*The input*:
........
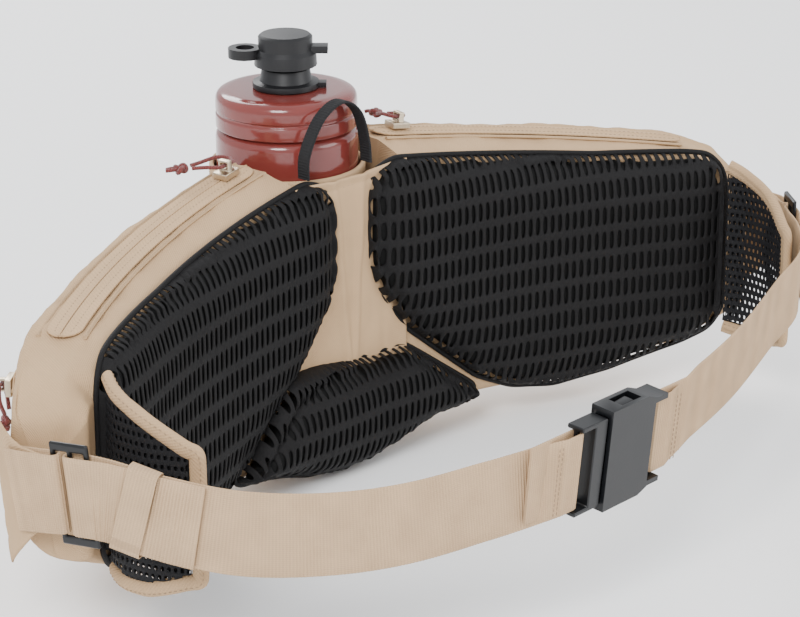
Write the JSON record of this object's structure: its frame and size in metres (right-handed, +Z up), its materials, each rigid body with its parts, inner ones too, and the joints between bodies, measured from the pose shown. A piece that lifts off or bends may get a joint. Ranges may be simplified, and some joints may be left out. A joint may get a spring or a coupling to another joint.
{
  "type": "waist pack",
  "caption": "Curved waist pack with zipped pockets either side of a bottle sleeve, mesh back pads, hip flaps and a webbing belt with a side-release buckle.",
  "frame": {"origin": "middle of the spine panel's top edge, where the pack meets the wearer's back", "axes": "+Z up, +Y away from the wearer, +X to the right as seen from the wearer's side"},
  "size_m": [0.5235, 0.3115, 0.2208],
  "materials": {
    "shell_fabric": "fine khaki ripstop",
    "spacer_mesh": "black three-dimensional spacer mesh",
    "flap_mesh": "black open mesh",
    "webbing": "khaki ribbed webbing",
    "zip_tape": "khaki woven zip tape",
    "slider_metal": "pale champagne metal",
    "pull_cord": "dark red braided cord",
    "buckle_plastic": "black moulded plastic with a slight sheen",
    "bottle_plastic": "translucent brick red",
    "valve_rubber": "black satin",
    "loop_webbing": "black webbing",
    "gasket_rubber": "clear silicone"
  },
  "bodies": {
    "bag": {"left_pocket": "shell_fabric", "right_pocket": "shell_fabric", "bottle_sleeve": "shell_fabric", "spine_panel": "shell_fabric", "left_pad": "spacer_mesh", "right_pad": "spacer_mesh", "lumbar_pad": "spacer_mesh", "left_zip_tape": "zip_tape", "right_zip_tape": "zip_tape", "front_zip_tape": "zip_tape", "left_hip_flap": "flap_mesh", "right_hip_flap": "flap_mesh", "left_flap_binding": "shell_fabric", "right_flap_binding": "shell_fabric", "left_anchor_panel": "shell_fabric", "right_anchor_panel": "shell_fabric", "left_anchor_web": "webbing", "right_anchor_web": "webbing", "left_triglide": "buckle_plastic", "right_triglide": "buckle_plastic", "left_strap": "webbing", "right_strap": "webbing", "buckle_female": "buckle_plastic"},
    "left_zip_pull": {"left_zip_slider": "slider_metal", "left_zip_cord": "pull_cord", "left_zip_knot": "pull_cord"},
    "right_zip_pull": {"right_zip_slider": "slider_metal", "right_zip_cord": "pull_cord", "right_zip_knot": "pull_cord"},
    "front_zip_pull": {"front_zip_slider": "slider_metal", "front_zip_cord": "pull_cord", "front_zip_knot": "pull_cord"},
    "buckle_male": {"buckle_male": "buckle_plastic"},
    "prong_upper": {"buckle_prong_upper": "buckle_plastic"},
    "prong_lower": {"buckle_prong_lower": "buckle_plastic"},
    "keeper": {"strap_keeper": "webbing"},
    "bottle": {"bottle_body": "bottle_plastic"},
    "lid_seal": {"bottle_gasket": "gasket_rubber"},
    "lid": {"bottle_lid": "bottle_plastic"},
    "valve": {"twist_valve": "valve_rubber", "bite_valve": "gasket_rubber"},
    "cap": {"mud_cap": "valve_rubber"},
    "grab_loop": {"grab_loop": "loop_webbing"}
  },
  "joints": [
    {"name": "left_zip_run", "type": "hinge", "parent": "bag", "child": "left_zip_pull", "pos_m": [0.01307, -0.39077, -0.007], "axis": [-0.1367, -0.0514, 0.9893], "range_deg": [0, 21]},
    {"name": "right_zip_run", "type": "hinge", "parent": "bag", "child": "right_zip_pull", "pos_m": [-0.01307, -0.39077, -0.007], "axis": [-0.1367, 0.0514, -0.9893], "range_deg": [0, 21]},
    {"name": "front_zip_run", "type": "hinge", "parent": "bag", "child": "front_zip_pull", "pos_m": [0, -0.303, -0.045], "axis": [0, 0, -1], "range_deg": [0, 23]},
    {"name": "buckle_release", "type": "slide", "parent": "bag", "child": "buckle_male", "axis": [-0.9987, -0.0511, 0.001], "range_m": [0, 0.036], "deforming": ["left_strap", "buckle_prong_upper", "buckle_prong_lower"]},
    {"name": "prong_upper_squeeze", "type": "hinge", "parent": "buckle_male", "child": "prong_upper", "pos_m": [-0.06098, -0.22404, -0.05806], "axis": [-0.0507, 0.9932, 0.1045], "range_deg": [0, 7], "stiffness_Nm_per_rad": 0.5},
    {"name": "prong_lower_squeeze", "type": "hinge", "parent": "buckle_male", "child": "prong_lower", "pos_m": [-0.06117, -0.22091, -0.0879], "axis": [-0.0507, 0.9932, 0.1045], "range_deg": [-7, 0], "stiffness_Nm_per_rad": 0.5},
    {"name": "keeper_slide", "type": "slide", "parent": "bag", "child": "keeper", "axis": [0.4231, -0.8702, -0.2523], "range_m": [-0.005, 0.007]},
    {"name": "bottle_lift", "type": "slide", "parent": "bag", "child": "bottle", "axis": [0, 0, 1], "range_m": [0, 0.15]},
    {"name": "lid_rise", "type": "slide", "parent": "bottle", "child": "lid_seal", "axis": [0, 0, 1], "range_m": [0, 0.006]},
    {"name": "lid_turn", "type": "hinge", "parent": "lid_seal", "child": "lid", "pos_m": [0, 0.0405, 0], "axis": [0, 0, 1], "range_deg": [0, 540]},
    {"name": "valve_twist", "type": "hinge", "parent": "lid", "child": "valve", "pos_m": [0, 0.0405, 0], "axis": [0, 0, 1], "range_deg": [0, 90]},
    {"name": "cap_pull", "type": "slide", "parent": "valve", "child": "cap", "axis": [0, 0, 1], "range_m": [0, 0.03]},
    {"name": "grab_loop_tilt", "type": "hinge", "parent": "bag", "child": "grab_loop", "pos_m": [0, -0.0012, 0], "axis": [1, 0, 0], "range_deg": [0, 30]}
  ],
  "couplings": [
    {"joint": "lid_rise", "follows": "lid_turn", "m_per_rad": 0.0006366},
    {"joint": "prong_lower_squeeze", "follows": "prong_upper_squeeze", "ratio": -1}
  ]
}
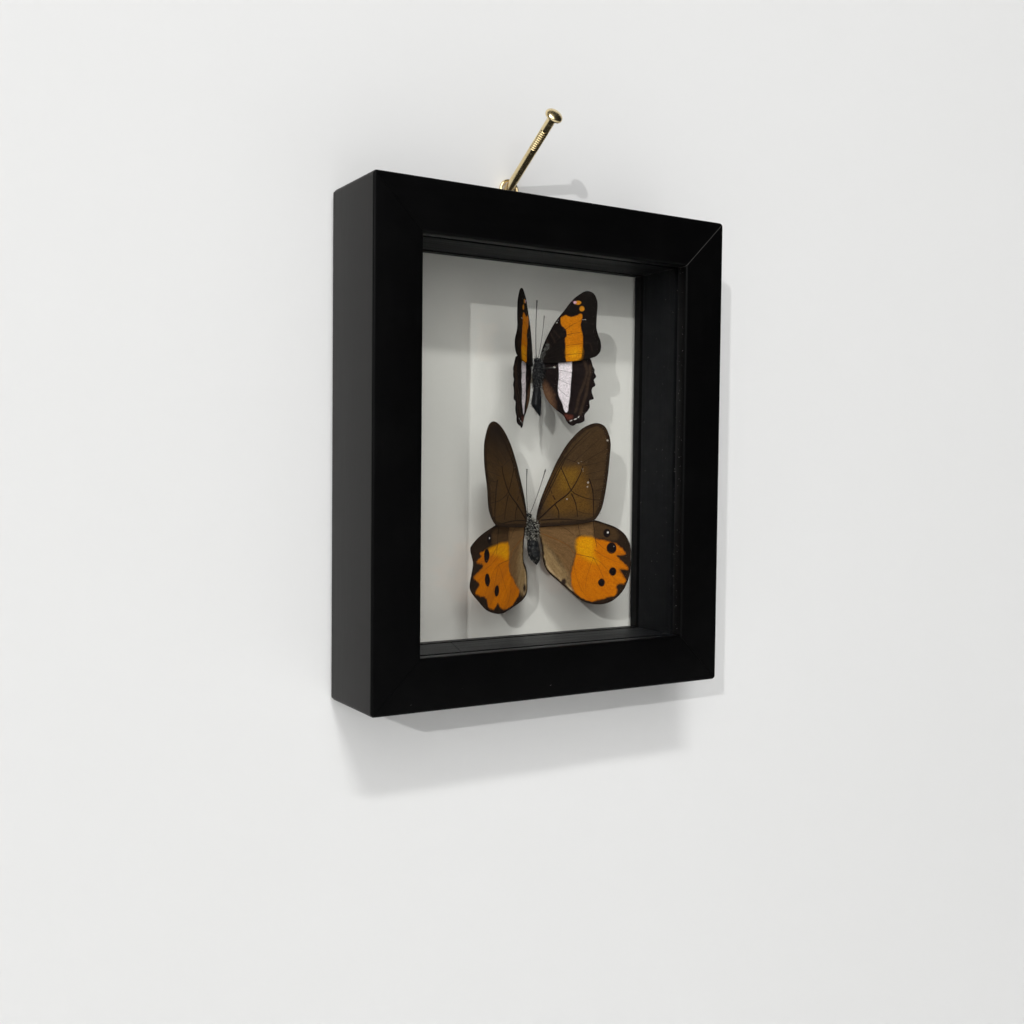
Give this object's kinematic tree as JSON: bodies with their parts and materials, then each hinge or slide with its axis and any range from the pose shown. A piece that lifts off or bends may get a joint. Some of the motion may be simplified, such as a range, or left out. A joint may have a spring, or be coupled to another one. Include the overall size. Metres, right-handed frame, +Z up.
{
  "type": "framed butterfly specimen",
  "caption": "See-through glazed black frame with spread butterflies held between its panes, hanging by a brass ring from a slanted nail.",
  "frame": {"origin": "where the hanging nail enters the wall, 2.3 mm to the left of the middle of the frame", "axes": "+Z up, -Y out of the wall towards the viewer, +X to the viewer's right; the plane Y = 0 is the wall"},
  "size_m": [0.125, 0.0387, 0.1772],
  "materials": {
    "black_wood": "satin black stain over close-grained wood, softened edges",
    "liner": "charcoal painted strip, matte",
    "glass": "clear float glass with a little dust",
    "brass": "bright plated brass",
    "pin_steel": "fine steel with a pale head",
    "cuticle": "slate black scales with pale hair on the thorax",
    "antenna": "fine black segments with pale rings",
    "upper_forewing": "dark brown scales with an orange band",
    "upper_hindwing": "dark brown scales with a white band",
    "lower_forewing": "brown scales with an ochre field and dark veins",
    "lower_hindwing": "orange scales with black eyespots and a brown margin",
    "glue": "clear yellowish glue"
  },
  "bodies": {
    "root": {"bead_bottom": "black_wood", "bead_left": "black_wood", "bead_right": "black_wood", "bead_top": "black_wood", "front_glass": "glass", "hanger_plate": "brass", "hanger_ring": "brass", "hanger_screw_left": "brass", "hanger_screw_right": "brass", "liner_bottom_long": "liner", "liner_bottom_short": "liner", "liner_left": "liner", "liner_right": "liner", "liner_top": "liner", "lower_antenna_left": "antenna", "lower_antenna_right": "antenna", "lower_body": "cuticle", "lower_forewing_left": "lower_forewing", "lower_forewing_right": "lower_forewing", "lower_glue_pad": "glue", "lower_hindwing_left": "lower_hindwing", "lower_hindwing_right": "lower_hindwing", "nail": "brass", "rail_bottom": "black_wood", "rail_left": "black_wood", "rail_right": "black_wood", "rail_top": "black_wood", "rear_glass": "glass", "upper_antenna_left": "antenna", "upper_antenna_right": "antenna", "upper_body": "cuticle", "upper_forewing_left": "upper_forewing", "upper_forewing_right": "upper_forewing", "upper_glue_pad": "glue", "upper_hindwing_left": "upper_hindwing", "upper_hindwing_right": "upper_hindwing", "upper_pin": "pin_steel"}
  },
  "joints": []
}
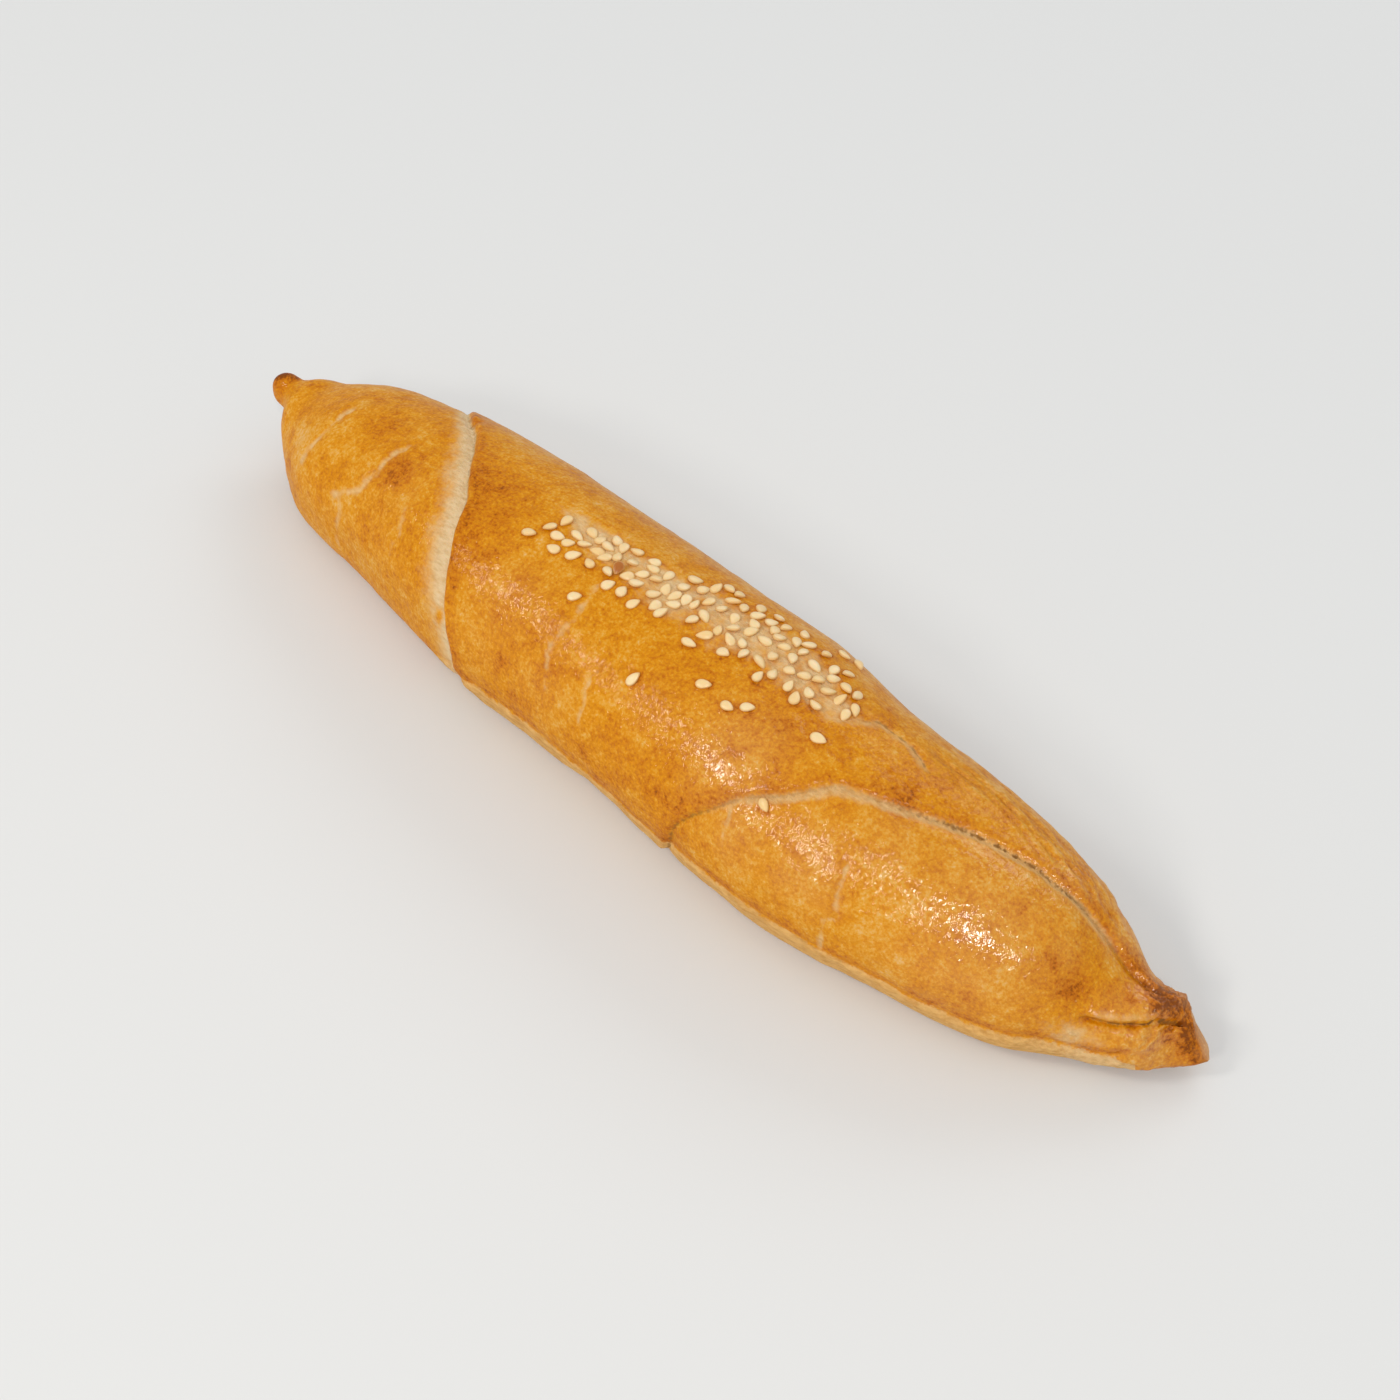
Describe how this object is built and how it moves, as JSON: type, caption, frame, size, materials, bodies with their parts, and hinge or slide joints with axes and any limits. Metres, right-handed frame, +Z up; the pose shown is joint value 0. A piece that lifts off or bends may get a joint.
........
*What you should do*: Search the listing for the word "caption" and return each line that holds it.

*Final answer*:
  "caption": "Curved waist pack with zipped pockets either side of a bottle sleeve, mesh back pads, hip flaps and a webbing belt with a side-release buckle.",
  "caption": "See-through glazed black frame with spread butterflies held between its panes, hanging by a brass ring from a slanted nail.",
Describe how this object is built and how it moves, as JSON: type, caption, frame, size, materials, bodies with their parts, and hinge or slide joints with axes and any limits. Metres, right-handed frame, +Z up; the pose shown is joint value 0. A piece that lifts off or bends may get a joint.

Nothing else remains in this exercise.